For what the future holds, Jackson isn’t looking to produce another baseball story for the time being. If a player of Pete Rose’s nature calls, he won’t pass it up, but for now, he wants to stay within the sports world while his next two projects in the queue are basketball focused.
"“You don’t want to repeat yourself in filmmaking,” Jackson said. So would I be open to another baseball story one of these days? Yeah, definitely. But I don’t think I want to jump into making another baseball documentary right after (“Facing Nolan”).”"
Jackson compared it to how sports are driven at the youth level now. Seeing more of the current generation focus on one sport, Jackson believes it’s imperative to broaden your horizons and focus on what you are best at later down the line.

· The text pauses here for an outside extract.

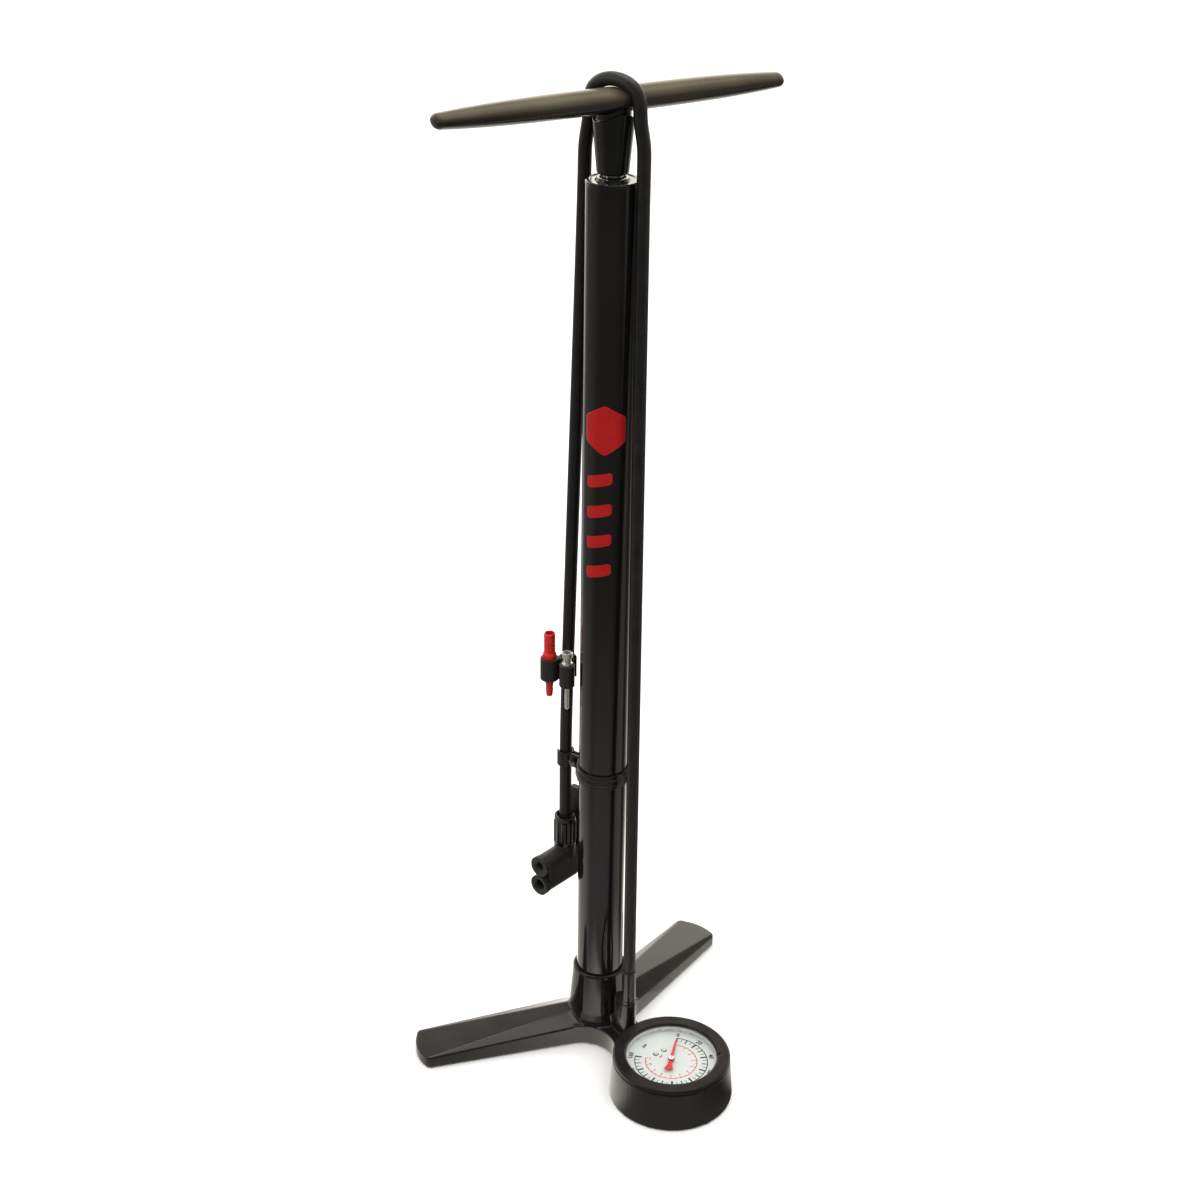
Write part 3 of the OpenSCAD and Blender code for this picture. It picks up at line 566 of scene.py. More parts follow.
MATERIALS = {
    "barrel": surface(
        "barrel_gloss_paint", color=(0.0075, 0.0070, 0.0070), rough=(0.10, 0.17), grain=700,
        grain_bump=0.05, coarse=18, variation=0.2, coat=0.35, coat_rough=0.06, scratches=0.05,
        bump_mm=0.02),
    "base": base_material(),
    "gloss": surface(
        "gloss_black_plastic", color=(0.006, 0.006, 0.006), rough=(0.10, 0.18), grain=900,
        grain_bump=0.04, coarse=60, variation=0.2, coat=0.3, wear=0.25,
        wear_color=(0.08, 0.08, 0.08, 1), bump_mm=0.02),
    "satin": surface(
        "satin_black_plastic", color=(0.0095, 0.0085, 0.0080), rough=(0.16, 0.26), grain=1800,
        grain_bump=0.10, coarse=70, variation=0.22, wear=0.2,
        wear_color=(0.07, 0.066, 0.062, 1), bump_mm=0.03),
    "black_steel": surface(
        "blackened_steel", color=(0.02, 0.02, 0.021), rough=(0.2, 0.32), grain=1600,
        grain_bump=0.12, coarse=120, wear=0.5, wear_color=(0.35, 0.34, 0.33, 1), metallic=0.6,
        bump_mm=0.03),
    "matte": surface(
        "matte_black_plastic", color=(0.016, 0.0155, 0.0145), rough=(0.46, 0.62), grain=2400,
        grain_bump=0.35, coarse=70, variation=0.22, wear=0.3, wear_color=(0.09, 0.085, 0.08, 1),
        dust=0.1),
    "bezel": surface(
        "bezel_satin_plastic", color=(0.0105, 0.0085, 0.0085), rough=(0.24, 0.34), grain=2600,
        grain_bump=0.18, coarse=55, variation=0.22, wear=0.15,
        wear_color=(0.07, 0.065, 0.062, 1), dust=0.03, bump_mm=0.04, spec=0.26),
    "handle": handle_material(),
    "hose": surface(
        "hose_rubber", color=(0.0125, 0.0105, 0.0098), rough=(0.34, 0.46), grain=1800,
        grain_bump=0.16, coarse=90, variation=0.22, scratches=0.05, stretch=(1, 1, 0.25)),
    "rubber": surface(
        "soft_rubber", color=(0.012, 0.012, 0.012), rough=(0.6, 0.78), grain=2200,
        grain_bump=0.3, coarse=80),
    "red": surface(
        "red_plastic", color=(0.62, 0.012, 0.010), rough=(0.26, 0.36), grain=1500,
        grain_bump=0.1, coarse=120, variation=0.12, wear=0.2, wear_color=(0.8, 0.2, 0.15, 1)),
    "badge": surface(
        "red_print", color=(0.50, 0.010, 0.010), rough=(0.22, 0.32), grain=1800,
        grain_bump=0.08, coarse=90, variation=0.08),
    "steel": surface(
        "ground_steel", color=(0.5, 0.5, 0.51), rough=(0.22, 0.34), grain=900, grain_bump=0.1,
        coarse=120, metallic=1.0, variation=0.1, stretch=(1, 1, 12), scratches=0.06),
    "chrome": surface(
        "polished_chrome", color=(0.72, 0.71, 0.69), rough=(0.06, 0.14), grain=1500,
        grain_bump=0.03, coarse=200, metallic=1.0, variation=0.06),
    "needle": surface(
        "brushed_chrome", color=(0.80, 0.79, 0.76), rough=(0.22, 0.36), grain=1500,
        grain_bump=0.05, coarse=200, metallic=0.85, variation=0.06),
    "brass": surface(
        "turned_brass", color=(0.62, 0.42, 0.16), rough=(0.2, 0.34), grain=1300,
        grain_bump=0.1, coarse=150, metallic=1.0, variation=0.12),
    "alu": surface(
        "satin_aluminium", color=(0.62, 0.62, 0.61), rough=(0.22, 0.34), grain=1800,
        grain_bump=0.12, coarse=100, metallic=1.0, variation=0.06, stretch=(1, 1, 6)),
    "nylon": surface(
        "nylon", color=(0.7, 0.69, 0.64), rough=(0.4, 0.5), grain=1500, grain_bump=0.12,
        coarse=100, variation=0.05),
    "dial": surface(
        "dial_card", color=(0.60, 0.61, 0.60), rough=(0.42, 0.55), grain=2500, grain_bump=0.06,
        coarse=90, variation=0.02),
    "ink_black": surface(
        "dial_black_ink", color=(0.02, 0.02, 0.022), rough=(0.4, 0.5), grain=2500,
        grain_bump=0.05, coarse=200, variation=0.1),
    "ink_red": surface(
        "dial_red_ink", color=(0.62, 0.05, 0.05), rough=(0.4, 0.5), grain=2500,
        grain_bump=0.05, coarse=200, variation=0.08),
    # pale silver: on the chrome dial ring a painted reflection standing in for its bright shine; on
    # the dial screws their own satin colour
    "trim": surface(
        "silver_paint_and_painted_reflection", color=(0.60, 0.60, 0.58), rough=(0.24, 0.34), grain=2500,
        grain_bump=0.06, coarse=120, variation=0.05, metallic=0.15, spec=0.7),
    "pointer": surface(
        "pointer_red", color=(0.60, 0.03, 0.035), rough=(0.3, 0.4), grain=1800,
        grain_bump=0.06, coarse=150, variation=0.08),
    "lens": lens_material(),
    "cap": cap_material(),
}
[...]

Jackson considers Reid Ryan the unofficial co-producer of “Facing Nolan.” In his time as the Astros’ president, Reid helped produce a documentary on Jose Altuve which was an experience he always enjoyed.
Reid’s assistance in helping convince his father to agree to the film to reaching out to all the former players interviewed left Jackson grateful for it all. Jackson described Reid Ryan as a natural storyteller who realized the power his father’s story could have on all fans of the game.
Nolan Ryan is his own industry. From meat products to the Round Rock Express, his mark is forever left on Texas, and at the end of the day, Jackson sees “Facing Nolan” as valuable to the Nolan Ryan experience.
“Facing Nolan” first premiered one-night only May 24 through Fathom Events, ending the day the No. 1 movie in Texas and the No. 7 movie in North America.
With a second premiere date scheduled for Friday, “Facing Nolan” will be on big screens in 60+ theaters across Texas, mainly in Houston, as well as a couple other states. The full list can be found on the documentary’s website. “Facing Nolan” will be available on streaming platforms July 19.